(Object modeling scripts)
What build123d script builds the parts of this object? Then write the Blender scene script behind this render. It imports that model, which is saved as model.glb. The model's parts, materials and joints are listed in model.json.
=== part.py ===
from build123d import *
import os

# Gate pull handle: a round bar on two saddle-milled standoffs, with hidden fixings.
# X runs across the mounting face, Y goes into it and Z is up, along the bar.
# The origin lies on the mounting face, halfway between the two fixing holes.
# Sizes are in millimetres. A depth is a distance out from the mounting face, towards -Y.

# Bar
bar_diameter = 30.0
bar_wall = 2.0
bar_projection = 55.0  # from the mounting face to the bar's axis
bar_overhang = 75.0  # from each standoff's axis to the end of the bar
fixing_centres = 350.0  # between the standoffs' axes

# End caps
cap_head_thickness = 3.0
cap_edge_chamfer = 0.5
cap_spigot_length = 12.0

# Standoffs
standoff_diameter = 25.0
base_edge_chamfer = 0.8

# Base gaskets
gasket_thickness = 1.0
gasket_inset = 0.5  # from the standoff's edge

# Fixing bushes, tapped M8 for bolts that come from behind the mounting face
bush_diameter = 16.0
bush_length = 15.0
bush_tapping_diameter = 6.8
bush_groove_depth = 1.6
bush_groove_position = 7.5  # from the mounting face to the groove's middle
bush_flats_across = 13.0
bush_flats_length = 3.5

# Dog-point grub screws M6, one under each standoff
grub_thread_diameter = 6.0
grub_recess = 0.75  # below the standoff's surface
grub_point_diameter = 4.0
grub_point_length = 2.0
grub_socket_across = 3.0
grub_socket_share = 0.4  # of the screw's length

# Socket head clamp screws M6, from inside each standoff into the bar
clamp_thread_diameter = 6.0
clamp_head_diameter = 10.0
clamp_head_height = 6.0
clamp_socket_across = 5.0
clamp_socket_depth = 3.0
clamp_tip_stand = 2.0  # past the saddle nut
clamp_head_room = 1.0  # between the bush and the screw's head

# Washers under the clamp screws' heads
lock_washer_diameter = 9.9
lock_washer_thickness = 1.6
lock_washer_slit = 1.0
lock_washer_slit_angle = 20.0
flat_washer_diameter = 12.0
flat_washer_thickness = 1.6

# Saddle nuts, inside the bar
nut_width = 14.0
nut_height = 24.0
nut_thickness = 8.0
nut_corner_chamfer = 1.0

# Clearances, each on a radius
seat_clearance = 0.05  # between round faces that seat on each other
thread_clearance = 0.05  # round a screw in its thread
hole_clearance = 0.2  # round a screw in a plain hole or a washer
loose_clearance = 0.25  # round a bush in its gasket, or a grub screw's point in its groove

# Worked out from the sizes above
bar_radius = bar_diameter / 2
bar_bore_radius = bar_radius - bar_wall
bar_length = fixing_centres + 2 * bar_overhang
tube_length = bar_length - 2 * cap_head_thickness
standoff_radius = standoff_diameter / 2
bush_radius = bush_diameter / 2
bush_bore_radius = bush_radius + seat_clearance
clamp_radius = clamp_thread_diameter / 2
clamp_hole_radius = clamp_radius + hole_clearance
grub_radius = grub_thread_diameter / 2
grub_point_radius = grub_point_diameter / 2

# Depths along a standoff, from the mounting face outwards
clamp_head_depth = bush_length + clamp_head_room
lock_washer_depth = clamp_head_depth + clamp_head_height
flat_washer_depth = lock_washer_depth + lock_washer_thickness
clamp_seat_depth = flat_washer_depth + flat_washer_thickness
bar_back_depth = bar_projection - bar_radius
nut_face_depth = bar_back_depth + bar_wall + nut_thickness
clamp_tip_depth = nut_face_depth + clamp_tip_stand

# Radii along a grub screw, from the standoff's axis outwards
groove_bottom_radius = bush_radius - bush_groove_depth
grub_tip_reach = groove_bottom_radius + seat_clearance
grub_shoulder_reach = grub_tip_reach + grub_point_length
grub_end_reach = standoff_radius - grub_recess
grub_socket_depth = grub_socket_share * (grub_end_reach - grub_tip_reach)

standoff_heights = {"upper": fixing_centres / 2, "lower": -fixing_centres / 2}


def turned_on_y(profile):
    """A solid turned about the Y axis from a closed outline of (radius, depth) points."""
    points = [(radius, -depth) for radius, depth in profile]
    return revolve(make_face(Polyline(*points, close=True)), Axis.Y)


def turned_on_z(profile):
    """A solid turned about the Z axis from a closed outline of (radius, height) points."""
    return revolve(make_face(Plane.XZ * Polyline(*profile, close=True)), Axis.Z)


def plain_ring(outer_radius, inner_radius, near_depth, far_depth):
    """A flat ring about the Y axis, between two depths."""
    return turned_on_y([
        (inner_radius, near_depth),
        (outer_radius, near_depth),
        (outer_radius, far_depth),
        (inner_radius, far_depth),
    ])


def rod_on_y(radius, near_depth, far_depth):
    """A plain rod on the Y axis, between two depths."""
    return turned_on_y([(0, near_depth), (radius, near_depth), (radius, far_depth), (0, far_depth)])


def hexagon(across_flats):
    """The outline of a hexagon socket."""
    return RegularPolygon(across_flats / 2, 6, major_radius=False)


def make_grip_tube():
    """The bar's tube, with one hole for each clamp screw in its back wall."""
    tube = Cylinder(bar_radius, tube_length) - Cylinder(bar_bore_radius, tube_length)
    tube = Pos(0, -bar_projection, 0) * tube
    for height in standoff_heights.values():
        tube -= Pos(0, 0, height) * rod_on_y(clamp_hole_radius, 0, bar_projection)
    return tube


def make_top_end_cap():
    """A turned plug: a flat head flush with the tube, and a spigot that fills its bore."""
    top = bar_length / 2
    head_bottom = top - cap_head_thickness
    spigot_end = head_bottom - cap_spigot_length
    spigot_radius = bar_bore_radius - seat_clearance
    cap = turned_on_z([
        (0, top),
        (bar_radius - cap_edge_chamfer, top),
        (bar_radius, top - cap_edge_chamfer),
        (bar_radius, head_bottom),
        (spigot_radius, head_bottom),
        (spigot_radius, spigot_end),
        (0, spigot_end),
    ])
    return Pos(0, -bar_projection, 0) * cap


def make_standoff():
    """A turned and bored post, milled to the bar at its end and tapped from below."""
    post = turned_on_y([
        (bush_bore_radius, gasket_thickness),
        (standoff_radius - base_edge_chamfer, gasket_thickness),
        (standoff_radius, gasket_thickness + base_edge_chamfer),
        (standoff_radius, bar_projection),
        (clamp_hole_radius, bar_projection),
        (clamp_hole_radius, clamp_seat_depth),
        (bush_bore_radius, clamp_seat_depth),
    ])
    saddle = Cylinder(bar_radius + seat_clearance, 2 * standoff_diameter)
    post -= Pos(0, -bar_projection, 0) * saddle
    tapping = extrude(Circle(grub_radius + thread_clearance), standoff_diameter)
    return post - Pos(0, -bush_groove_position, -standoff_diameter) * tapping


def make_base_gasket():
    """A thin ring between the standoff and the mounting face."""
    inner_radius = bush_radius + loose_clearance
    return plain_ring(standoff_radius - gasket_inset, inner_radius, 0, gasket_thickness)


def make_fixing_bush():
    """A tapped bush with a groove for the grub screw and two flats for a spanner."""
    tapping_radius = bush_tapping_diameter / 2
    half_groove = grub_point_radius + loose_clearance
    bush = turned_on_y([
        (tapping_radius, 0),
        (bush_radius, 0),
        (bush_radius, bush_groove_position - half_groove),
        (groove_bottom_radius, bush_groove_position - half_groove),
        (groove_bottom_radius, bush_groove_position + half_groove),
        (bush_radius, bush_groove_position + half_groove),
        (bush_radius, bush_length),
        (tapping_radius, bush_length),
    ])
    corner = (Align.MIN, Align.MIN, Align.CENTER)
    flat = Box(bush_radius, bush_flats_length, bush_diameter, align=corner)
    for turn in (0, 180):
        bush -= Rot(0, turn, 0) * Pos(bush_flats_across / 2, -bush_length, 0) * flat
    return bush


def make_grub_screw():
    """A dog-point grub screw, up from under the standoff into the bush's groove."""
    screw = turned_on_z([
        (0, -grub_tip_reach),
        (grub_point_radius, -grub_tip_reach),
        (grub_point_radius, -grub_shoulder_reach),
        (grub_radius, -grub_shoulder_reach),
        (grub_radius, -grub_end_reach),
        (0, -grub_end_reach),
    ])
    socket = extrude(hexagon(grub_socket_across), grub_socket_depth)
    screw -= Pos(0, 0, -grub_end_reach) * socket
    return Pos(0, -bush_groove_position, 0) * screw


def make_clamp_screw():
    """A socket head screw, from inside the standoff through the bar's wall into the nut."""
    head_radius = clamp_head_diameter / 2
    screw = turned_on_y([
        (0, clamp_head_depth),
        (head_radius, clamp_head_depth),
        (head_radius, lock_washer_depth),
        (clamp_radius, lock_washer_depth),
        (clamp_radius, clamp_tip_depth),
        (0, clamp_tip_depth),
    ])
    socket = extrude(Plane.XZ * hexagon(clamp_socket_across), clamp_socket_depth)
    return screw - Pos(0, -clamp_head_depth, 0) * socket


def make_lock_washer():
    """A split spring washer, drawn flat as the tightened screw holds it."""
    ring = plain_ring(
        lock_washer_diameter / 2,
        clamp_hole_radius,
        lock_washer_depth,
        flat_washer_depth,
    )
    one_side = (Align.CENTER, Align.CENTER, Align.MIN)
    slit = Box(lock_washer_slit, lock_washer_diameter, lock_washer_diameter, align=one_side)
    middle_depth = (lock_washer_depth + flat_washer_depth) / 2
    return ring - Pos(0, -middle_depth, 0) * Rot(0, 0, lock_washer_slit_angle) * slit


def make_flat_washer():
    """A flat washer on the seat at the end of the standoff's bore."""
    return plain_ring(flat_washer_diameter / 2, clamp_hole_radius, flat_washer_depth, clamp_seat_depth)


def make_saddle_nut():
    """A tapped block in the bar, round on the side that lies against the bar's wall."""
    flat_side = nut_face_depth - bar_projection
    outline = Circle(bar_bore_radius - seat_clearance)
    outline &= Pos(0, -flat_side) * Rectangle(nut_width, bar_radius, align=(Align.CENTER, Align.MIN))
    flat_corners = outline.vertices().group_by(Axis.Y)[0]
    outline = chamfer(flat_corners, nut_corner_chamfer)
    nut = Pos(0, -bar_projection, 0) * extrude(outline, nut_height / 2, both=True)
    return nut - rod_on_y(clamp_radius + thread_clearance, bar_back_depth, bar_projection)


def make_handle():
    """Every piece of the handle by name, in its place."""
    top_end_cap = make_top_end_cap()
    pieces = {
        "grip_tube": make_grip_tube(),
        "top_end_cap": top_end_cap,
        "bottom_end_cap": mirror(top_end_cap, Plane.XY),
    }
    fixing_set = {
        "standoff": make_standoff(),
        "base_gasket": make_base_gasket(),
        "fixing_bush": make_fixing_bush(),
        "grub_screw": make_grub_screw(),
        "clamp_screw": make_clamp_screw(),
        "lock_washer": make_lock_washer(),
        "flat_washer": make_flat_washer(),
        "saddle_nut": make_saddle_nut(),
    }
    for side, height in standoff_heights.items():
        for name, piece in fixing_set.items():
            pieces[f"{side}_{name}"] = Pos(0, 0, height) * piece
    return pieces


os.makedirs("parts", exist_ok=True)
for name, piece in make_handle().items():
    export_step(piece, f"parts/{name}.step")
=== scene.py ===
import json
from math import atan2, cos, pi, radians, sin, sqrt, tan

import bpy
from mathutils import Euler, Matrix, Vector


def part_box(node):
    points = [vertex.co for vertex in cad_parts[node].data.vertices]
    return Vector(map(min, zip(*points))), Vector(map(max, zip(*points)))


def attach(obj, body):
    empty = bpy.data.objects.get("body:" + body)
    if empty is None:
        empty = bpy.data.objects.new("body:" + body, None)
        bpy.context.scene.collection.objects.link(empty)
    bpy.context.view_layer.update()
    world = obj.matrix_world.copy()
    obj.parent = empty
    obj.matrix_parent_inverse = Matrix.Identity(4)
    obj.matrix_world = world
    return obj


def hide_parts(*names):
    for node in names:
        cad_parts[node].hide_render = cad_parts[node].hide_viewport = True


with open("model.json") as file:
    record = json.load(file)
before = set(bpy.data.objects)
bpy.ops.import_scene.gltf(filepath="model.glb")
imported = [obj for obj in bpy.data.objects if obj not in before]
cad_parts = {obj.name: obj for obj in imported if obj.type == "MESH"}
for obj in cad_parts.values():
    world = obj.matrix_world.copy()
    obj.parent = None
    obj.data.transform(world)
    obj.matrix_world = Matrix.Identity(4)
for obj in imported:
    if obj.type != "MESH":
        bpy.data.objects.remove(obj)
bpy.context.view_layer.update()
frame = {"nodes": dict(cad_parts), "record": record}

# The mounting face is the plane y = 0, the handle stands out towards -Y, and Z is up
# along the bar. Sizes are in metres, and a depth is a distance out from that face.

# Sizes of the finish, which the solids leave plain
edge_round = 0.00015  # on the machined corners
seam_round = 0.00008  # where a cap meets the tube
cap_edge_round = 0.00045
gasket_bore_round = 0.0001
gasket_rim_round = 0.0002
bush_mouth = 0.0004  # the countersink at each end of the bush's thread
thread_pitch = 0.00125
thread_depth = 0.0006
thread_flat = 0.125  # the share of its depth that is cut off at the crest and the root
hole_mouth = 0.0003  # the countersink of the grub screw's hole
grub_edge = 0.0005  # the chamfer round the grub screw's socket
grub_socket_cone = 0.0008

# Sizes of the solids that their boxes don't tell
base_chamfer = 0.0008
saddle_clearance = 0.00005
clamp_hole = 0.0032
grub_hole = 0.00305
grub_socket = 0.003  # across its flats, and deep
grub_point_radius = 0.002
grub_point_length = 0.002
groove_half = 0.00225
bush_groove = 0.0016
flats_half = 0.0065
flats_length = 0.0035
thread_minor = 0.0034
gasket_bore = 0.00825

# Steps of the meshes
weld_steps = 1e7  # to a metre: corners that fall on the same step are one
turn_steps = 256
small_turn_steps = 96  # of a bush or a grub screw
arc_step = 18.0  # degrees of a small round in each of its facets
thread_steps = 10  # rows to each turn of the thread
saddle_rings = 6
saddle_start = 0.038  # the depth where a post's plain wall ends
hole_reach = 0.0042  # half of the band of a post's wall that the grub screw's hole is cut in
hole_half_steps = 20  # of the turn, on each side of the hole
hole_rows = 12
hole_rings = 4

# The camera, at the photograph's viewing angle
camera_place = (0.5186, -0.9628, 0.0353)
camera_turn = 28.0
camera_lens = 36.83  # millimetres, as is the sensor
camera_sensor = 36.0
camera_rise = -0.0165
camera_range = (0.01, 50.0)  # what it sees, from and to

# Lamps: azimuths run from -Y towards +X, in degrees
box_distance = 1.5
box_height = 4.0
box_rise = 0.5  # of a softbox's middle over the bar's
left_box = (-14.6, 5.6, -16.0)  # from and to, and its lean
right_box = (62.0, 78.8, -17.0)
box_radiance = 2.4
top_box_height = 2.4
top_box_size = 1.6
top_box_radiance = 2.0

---

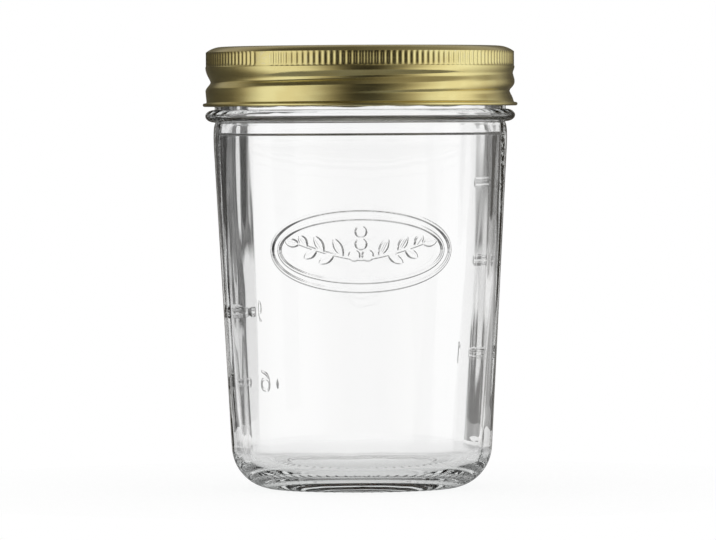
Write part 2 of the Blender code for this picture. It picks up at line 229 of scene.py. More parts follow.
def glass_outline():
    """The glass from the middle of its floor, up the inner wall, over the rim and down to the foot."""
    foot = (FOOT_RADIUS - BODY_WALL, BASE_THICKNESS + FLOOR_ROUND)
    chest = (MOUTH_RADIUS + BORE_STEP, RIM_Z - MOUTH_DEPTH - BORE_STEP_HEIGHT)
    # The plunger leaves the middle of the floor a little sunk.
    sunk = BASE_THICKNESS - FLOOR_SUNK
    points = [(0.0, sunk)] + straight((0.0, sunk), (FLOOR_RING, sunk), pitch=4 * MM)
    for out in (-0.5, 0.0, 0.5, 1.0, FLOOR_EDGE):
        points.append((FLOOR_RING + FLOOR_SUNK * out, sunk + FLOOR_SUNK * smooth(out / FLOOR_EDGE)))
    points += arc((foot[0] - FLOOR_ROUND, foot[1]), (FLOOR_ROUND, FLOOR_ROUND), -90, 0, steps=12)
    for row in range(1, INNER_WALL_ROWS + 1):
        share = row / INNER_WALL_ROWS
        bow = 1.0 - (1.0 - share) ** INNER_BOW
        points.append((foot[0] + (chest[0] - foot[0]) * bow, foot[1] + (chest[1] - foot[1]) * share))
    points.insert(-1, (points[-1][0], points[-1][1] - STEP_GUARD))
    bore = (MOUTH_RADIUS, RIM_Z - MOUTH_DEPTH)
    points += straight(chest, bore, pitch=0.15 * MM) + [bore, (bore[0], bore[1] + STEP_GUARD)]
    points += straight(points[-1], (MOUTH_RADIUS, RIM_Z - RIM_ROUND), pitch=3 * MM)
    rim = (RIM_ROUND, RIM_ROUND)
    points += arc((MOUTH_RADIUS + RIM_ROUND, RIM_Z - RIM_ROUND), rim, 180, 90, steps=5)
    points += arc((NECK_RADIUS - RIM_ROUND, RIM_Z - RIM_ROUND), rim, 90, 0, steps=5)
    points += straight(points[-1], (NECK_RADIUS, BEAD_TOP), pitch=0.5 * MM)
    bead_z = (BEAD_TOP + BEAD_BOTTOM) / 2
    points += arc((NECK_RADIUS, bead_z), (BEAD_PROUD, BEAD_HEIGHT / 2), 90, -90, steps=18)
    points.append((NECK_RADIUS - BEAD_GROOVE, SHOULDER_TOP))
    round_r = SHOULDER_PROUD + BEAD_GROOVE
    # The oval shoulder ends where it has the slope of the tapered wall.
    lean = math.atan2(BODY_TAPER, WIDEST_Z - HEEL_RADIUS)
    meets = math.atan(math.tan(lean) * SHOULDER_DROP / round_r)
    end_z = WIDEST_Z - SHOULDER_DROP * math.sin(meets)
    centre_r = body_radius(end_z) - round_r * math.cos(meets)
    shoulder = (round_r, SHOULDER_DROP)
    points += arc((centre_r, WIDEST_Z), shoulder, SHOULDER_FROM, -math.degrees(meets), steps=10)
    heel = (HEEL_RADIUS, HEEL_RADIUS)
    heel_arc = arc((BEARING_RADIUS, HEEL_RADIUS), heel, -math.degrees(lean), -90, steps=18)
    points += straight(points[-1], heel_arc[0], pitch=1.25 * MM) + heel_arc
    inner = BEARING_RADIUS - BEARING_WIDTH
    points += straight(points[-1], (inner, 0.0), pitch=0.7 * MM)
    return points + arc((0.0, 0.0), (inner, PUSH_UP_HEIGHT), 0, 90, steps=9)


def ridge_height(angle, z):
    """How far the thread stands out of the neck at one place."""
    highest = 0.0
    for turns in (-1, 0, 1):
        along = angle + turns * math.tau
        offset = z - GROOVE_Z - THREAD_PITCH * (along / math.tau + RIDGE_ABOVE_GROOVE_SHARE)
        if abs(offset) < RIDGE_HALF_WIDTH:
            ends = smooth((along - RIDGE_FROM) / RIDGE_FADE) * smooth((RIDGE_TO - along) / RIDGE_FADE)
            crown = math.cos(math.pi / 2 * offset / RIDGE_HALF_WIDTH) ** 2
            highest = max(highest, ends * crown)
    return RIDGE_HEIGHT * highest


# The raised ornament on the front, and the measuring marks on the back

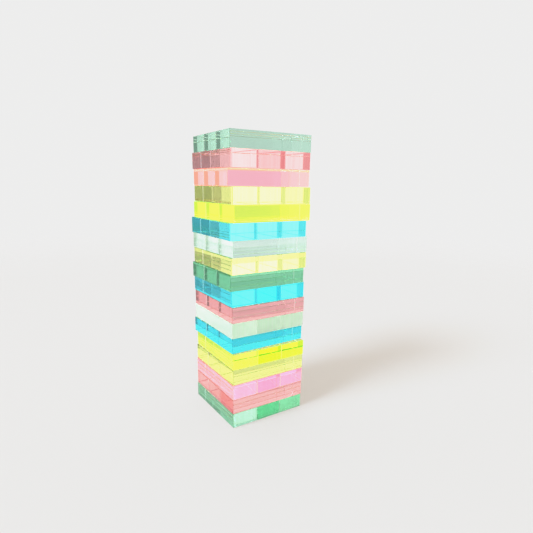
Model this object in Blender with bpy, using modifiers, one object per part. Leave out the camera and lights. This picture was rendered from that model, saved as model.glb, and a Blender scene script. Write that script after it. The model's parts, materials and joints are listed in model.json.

---

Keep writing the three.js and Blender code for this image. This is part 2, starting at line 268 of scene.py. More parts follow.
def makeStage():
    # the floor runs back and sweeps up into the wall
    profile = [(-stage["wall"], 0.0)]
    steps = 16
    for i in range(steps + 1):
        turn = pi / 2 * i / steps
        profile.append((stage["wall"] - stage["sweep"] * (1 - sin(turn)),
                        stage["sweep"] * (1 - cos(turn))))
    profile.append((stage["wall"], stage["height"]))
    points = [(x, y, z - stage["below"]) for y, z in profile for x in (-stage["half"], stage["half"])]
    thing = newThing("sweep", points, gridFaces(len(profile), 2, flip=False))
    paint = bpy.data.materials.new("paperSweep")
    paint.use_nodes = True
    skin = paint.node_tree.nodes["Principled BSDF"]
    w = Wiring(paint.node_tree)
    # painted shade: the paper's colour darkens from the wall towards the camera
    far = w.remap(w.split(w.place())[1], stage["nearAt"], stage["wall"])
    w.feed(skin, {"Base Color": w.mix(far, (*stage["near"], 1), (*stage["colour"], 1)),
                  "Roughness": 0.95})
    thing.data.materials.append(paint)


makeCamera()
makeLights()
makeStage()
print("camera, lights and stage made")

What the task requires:
Make an exact transcription of the lines from the line with "for side, height" through the line with "cad_parts[node].hide_render = cad_parts[node].hide_viewport", inclusive, omitting all others.

Answer to this exercise:
    for side, height in standoff_heights.items():
        for name, piece in fixing_set.items():
            pieces[f"{side}_{name}"] = Pos(0, 0, height) * piece
    return pieces


os.makedirs("parts", exist_ok=True)
for name, piece in make_handle().items():
    export_step(piece, f"parts/{name}.step")
=== scene.py ===
import json
from math import atan2, cos, pi, radians, sin, sqrt, tan

import bpy
from mathutils import Euler, Matrix, Vector


def part_box(node):
    points = [vertex.co for vertex in cad_parts[node].data.vertices]
    return Vector(map(min, zip(*points))), Vector(map(max, zip(*points)))


def attach(obj, body):
    empty = bpy.data.objects.get("body:" + body)
    if empty is None:
        empty = bpy.data.objects.new("body:" + body, None)
        bpy.context.scene.collection.objects.link(empty)
    bpy.context.view_layer.update()
    world = obj.matrix_world.copy()
    obj.parent = empty
    obj.matrix_parent_inverse = Matrix.Identity(4)
    obj.matrix_world = world
    return obj


def hide_parts(*names):
    for node in names:
        cad_parts[node].hide_render = cad_parts[node].hide_viewport = True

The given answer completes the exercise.